───── DATA FOR THIS EXERCISE ─────
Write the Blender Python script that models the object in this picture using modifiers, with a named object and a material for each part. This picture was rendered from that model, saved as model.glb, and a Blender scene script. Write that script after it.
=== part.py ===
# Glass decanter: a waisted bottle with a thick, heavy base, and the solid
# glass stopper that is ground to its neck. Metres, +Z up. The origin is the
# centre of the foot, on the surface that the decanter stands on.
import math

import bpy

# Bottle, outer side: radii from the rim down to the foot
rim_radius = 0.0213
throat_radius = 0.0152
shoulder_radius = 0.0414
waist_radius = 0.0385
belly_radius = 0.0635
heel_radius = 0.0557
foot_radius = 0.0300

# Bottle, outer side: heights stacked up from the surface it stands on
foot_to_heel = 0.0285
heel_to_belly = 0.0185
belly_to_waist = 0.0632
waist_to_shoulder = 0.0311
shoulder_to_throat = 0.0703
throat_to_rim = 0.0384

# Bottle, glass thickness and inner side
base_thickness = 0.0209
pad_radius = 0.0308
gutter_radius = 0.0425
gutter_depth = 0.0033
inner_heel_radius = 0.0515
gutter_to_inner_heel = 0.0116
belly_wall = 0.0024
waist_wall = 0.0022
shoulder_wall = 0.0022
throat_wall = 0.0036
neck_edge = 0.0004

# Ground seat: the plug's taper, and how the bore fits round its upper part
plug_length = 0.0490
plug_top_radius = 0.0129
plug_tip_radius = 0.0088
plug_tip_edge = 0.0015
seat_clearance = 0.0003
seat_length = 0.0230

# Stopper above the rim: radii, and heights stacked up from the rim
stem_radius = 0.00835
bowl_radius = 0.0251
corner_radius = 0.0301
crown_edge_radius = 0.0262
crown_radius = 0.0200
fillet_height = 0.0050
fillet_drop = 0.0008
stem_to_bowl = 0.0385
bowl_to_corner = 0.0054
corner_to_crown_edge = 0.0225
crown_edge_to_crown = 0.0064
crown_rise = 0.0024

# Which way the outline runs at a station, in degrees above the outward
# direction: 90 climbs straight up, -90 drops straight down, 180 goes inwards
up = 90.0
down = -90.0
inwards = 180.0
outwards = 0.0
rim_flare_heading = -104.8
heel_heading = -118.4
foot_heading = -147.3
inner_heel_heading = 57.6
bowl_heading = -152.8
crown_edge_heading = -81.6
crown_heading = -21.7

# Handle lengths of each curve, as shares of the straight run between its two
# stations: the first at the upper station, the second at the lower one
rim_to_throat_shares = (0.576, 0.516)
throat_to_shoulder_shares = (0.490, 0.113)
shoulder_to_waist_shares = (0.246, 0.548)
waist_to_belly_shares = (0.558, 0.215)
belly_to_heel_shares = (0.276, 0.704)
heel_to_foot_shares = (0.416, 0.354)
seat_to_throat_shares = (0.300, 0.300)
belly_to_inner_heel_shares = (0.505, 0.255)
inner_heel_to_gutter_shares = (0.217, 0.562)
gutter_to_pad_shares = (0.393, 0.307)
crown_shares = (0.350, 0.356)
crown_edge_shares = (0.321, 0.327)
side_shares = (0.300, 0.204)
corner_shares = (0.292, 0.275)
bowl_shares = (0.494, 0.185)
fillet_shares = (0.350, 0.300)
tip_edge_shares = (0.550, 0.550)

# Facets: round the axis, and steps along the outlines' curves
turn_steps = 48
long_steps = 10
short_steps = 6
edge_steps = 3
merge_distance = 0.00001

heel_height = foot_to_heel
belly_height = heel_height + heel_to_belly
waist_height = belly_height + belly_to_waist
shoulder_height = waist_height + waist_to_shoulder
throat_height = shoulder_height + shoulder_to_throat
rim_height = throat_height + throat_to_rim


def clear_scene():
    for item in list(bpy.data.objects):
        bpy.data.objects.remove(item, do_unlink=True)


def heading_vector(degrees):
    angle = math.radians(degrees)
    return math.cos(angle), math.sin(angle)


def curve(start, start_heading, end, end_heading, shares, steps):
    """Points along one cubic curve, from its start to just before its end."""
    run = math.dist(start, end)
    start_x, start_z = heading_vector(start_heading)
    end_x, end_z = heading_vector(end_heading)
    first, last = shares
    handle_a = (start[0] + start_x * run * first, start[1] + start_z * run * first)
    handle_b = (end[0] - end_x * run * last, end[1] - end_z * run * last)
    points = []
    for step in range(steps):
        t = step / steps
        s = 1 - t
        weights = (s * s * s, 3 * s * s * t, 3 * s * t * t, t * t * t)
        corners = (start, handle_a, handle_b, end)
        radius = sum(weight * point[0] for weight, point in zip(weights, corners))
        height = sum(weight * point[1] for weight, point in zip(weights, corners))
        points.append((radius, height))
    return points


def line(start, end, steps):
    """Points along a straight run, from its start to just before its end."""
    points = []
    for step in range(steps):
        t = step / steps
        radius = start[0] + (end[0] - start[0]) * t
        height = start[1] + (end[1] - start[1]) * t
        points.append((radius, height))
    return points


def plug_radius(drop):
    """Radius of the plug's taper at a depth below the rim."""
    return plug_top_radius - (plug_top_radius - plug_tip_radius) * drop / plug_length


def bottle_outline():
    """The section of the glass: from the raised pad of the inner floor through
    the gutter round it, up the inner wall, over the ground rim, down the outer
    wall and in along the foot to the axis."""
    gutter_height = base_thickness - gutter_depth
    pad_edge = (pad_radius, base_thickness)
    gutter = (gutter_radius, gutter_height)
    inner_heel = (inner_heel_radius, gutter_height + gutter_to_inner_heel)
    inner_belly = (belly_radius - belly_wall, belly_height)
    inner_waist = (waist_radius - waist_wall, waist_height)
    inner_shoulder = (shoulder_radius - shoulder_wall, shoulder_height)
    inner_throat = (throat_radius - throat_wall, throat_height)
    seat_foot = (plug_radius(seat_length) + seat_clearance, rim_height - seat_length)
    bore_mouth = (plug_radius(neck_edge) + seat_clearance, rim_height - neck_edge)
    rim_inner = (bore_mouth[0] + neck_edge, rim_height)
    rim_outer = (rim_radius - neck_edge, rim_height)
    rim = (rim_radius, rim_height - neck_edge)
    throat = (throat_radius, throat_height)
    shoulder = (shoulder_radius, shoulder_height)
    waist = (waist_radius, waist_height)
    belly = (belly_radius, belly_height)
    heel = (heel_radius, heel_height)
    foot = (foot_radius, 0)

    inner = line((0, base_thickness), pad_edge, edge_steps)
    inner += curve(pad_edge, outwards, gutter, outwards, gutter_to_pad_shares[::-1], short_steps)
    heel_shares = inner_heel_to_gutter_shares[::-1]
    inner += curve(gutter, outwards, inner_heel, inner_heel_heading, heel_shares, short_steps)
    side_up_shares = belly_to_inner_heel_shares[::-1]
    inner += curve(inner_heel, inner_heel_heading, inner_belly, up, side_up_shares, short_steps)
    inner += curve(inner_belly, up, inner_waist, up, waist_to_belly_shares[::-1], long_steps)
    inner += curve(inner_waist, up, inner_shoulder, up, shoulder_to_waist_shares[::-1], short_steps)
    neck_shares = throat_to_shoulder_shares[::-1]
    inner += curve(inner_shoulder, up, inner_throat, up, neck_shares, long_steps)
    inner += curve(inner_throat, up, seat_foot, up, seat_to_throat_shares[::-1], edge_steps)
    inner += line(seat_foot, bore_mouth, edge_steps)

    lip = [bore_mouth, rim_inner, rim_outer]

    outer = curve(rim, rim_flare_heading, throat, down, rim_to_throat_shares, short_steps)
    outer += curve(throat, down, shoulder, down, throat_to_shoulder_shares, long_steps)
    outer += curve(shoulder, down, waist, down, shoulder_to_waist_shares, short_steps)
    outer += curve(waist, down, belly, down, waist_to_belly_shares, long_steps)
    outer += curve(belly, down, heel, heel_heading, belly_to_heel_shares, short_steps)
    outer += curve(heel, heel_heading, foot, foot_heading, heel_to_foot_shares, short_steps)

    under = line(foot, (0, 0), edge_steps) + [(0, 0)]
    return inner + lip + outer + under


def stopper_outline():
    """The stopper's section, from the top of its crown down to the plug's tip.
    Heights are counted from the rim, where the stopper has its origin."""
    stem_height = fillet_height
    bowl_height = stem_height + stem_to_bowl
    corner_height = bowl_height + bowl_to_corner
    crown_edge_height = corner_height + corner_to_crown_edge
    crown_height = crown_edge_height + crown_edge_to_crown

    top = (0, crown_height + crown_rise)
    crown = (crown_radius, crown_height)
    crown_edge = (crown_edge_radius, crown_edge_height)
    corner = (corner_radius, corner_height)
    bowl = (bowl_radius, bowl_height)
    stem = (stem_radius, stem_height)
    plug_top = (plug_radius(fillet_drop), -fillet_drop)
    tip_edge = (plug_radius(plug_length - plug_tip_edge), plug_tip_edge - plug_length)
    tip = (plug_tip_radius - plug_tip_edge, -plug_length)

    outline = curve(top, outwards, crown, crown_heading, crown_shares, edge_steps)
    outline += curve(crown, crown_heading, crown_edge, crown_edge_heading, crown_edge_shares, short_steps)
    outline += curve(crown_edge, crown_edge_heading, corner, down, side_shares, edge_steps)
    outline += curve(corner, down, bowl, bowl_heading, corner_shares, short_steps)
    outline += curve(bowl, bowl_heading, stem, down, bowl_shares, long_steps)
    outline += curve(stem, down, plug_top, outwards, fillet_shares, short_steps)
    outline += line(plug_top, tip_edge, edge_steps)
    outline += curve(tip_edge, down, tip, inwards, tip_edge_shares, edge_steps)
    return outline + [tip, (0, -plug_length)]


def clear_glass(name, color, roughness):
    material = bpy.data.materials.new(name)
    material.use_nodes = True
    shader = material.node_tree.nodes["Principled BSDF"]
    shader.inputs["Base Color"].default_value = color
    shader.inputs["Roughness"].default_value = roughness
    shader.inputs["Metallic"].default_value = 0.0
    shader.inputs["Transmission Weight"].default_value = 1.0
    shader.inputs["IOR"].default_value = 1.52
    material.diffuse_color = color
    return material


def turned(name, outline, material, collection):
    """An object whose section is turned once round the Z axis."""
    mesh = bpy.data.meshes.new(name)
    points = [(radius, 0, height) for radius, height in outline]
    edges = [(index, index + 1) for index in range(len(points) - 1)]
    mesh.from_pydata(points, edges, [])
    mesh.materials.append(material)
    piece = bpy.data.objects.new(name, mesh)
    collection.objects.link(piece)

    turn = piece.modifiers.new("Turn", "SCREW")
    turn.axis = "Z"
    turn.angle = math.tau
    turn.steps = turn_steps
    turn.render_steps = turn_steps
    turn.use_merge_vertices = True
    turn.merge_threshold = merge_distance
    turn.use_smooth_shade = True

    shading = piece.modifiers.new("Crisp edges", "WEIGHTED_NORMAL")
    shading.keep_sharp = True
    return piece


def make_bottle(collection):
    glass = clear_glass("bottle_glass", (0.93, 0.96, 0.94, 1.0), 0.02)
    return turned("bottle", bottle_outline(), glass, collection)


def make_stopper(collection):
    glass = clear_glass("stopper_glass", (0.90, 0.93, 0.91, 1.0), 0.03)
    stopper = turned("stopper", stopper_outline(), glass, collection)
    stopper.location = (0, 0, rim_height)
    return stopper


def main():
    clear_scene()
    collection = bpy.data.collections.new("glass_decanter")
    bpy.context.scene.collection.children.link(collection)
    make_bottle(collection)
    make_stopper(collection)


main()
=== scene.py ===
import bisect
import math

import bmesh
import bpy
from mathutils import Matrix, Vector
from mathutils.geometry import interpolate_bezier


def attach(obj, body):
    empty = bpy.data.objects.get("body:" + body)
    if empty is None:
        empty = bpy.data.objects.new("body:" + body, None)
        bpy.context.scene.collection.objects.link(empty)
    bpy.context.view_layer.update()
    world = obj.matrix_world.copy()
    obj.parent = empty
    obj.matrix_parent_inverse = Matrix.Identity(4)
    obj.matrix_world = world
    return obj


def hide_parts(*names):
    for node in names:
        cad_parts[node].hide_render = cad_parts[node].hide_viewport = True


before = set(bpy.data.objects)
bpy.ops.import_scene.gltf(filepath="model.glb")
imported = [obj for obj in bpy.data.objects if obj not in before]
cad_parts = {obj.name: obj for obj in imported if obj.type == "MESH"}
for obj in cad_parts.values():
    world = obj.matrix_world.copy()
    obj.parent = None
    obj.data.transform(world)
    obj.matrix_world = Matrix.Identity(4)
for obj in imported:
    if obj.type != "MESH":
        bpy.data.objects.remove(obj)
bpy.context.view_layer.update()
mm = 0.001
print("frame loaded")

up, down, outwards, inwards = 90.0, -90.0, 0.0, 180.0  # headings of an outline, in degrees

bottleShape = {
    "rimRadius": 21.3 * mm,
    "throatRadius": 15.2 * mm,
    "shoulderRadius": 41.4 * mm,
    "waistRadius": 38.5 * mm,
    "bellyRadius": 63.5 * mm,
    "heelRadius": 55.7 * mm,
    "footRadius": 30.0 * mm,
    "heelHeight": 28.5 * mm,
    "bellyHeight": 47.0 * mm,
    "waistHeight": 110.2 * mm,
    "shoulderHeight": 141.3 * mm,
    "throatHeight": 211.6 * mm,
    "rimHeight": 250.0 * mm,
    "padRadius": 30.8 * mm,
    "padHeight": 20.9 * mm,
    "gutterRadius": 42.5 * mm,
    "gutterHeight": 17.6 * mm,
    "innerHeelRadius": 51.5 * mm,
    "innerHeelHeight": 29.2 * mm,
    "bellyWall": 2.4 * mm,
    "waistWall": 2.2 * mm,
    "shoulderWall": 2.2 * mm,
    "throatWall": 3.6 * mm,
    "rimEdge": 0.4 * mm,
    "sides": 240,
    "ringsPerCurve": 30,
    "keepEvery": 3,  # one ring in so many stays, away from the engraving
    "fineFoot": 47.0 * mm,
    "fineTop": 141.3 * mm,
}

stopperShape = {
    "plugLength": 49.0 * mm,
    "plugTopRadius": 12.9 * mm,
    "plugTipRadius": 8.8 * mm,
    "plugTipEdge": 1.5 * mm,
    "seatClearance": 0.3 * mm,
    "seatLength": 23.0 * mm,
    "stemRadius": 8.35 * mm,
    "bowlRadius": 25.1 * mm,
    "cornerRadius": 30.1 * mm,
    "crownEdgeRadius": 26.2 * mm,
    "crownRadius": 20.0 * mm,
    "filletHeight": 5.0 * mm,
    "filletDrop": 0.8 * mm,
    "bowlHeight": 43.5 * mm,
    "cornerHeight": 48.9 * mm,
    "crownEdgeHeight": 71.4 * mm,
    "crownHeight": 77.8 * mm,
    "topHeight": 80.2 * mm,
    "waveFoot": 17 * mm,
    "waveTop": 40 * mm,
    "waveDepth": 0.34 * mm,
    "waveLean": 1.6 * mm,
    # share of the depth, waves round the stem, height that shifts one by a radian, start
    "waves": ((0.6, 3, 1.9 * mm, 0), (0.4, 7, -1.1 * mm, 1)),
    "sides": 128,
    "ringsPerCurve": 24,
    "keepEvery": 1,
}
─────
───── DATA FOR THIS EXERCISE ─────
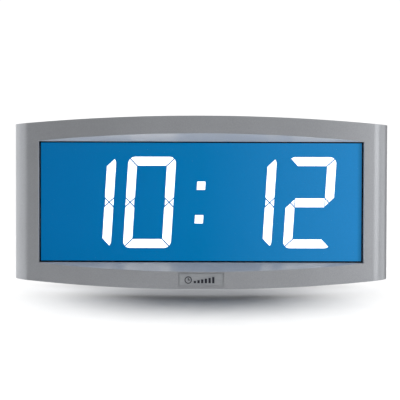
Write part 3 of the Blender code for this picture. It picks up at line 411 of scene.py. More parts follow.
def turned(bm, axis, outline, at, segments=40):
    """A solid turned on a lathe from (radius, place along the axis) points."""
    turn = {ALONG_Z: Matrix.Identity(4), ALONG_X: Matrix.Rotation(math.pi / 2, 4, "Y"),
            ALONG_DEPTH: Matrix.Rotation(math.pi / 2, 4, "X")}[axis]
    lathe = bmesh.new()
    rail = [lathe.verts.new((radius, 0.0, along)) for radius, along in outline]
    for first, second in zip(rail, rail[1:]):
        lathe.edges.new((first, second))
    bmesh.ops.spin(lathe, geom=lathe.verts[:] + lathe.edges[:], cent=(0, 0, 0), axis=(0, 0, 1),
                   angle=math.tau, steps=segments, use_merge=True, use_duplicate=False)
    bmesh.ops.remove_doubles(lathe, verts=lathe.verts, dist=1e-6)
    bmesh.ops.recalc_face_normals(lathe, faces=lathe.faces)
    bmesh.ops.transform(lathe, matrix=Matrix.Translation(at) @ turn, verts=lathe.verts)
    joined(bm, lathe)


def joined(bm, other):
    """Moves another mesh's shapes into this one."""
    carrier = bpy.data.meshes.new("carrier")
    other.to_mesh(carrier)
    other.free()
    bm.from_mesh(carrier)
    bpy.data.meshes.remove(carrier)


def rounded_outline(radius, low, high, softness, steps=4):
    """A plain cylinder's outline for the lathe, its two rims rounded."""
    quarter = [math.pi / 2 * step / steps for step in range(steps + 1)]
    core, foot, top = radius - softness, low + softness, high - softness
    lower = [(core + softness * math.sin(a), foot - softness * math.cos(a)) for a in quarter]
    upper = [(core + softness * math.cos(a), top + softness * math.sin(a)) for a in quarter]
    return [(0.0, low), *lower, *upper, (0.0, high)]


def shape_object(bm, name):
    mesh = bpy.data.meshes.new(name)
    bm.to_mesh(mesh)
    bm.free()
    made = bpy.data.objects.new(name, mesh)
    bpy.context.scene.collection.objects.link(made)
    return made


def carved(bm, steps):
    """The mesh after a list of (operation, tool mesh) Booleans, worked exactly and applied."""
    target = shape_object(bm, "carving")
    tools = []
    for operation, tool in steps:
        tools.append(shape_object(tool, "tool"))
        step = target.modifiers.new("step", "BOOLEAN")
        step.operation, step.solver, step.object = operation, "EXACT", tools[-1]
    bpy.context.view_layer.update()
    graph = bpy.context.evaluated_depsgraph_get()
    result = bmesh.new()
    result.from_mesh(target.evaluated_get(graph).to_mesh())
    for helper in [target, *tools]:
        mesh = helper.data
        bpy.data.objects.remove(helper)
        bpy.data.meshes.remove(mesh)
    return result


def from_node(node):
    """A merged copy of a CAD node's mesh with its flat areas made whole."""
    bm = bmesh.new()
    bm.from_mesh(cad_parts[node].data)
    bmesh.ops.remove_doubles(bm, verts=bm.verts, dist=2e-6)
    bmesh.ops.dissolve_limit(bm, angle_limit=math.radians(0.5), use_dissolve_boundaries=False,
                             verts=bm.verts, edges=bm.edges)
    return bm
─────
Write out again only the lines from the line containing "turn.merge_threshold = merge_distance" through the line containing "up, down, outwards, inwards", both included, exactly as they are.

## RESULT:
    turn.merge_threshold = merge_distance
    turn.use_smooth_shade = True

    shading = piece.modifiers.new("Crisp edges", "WEIGHTED_NORMAL")
    shading.keep_sharp = True
    return piece


def make_bottle(collection):
    glass = clear_glass("bottle_glass", (0.93, 0.96, 0.94, 1.0), 0.02)
    return turned("bottle", bottle_outline(), glass, collection)


def make_stopper(collection):
    glass = clear_glass("stopper_glass", (0.90, 0.93, 0.91, 1.0), 0.03)
    stopper = turned("stopper", stopper_outline(), glass, collection)
    stopper.location = (0, 0, rim_height)
    return stopper


def main():
    clear_scene()
    collection = bpy.data.collections.new("glass_decanter")
    bpy.context.scene.collection.children.link(collection)
    make_bottle(collection)
    make_stopper(collection)


main()
=== scene.py ===
import bisect
import math

import bmesh
import bpy
from mathutils import Matrix, Vector
from mathutils.geometry import interpolate_bezier


def attach(obj, body):
    empty = bpy.data.objects.get("body:" + body)
    if empty is None:
        empty = bpy.data.objects.new("body:" + body, None)
        bpy.context.scene.collection.objects.link(empty)
    bpy.context.view_layer.update()
    world = obj.matrix_world.copy()
    obj.parent = empty
    obj.matrix_parent_inverse = Matrix.Identity(4)
    obj.matrix_world = world
    return obj


def hide_parts(*names):
    for node in names:
        cad_parts[node].hide_render = cad_parts[node].hide_viewport = True


before = set(bpy.data.objects)
bpy.ops.import_scene.gltf(filepath="model.glb")
imported = [obj for obj in bpy.data.objects if obj not in before]
cad_parts = {obj.name: obj for obj in imported if obj.type == "MESH"}
for obj in cad_parts.values():
    world = obj.matrix_world.copy()
    obj.parent = None
    obj.data.transform(world)
    obj.matrix_world = Matrix.Identity(4)
for obj in imported:
    if obj.type != "MESH":
        bpy.data.objects.remove(obj)
bpy.context.view_layer.update()
mm = 0.001
print("frame loaded")

up, down, outwards, inwards = 90.0, -90.0, 0.0, 180.0  # headings of an outline, in degrees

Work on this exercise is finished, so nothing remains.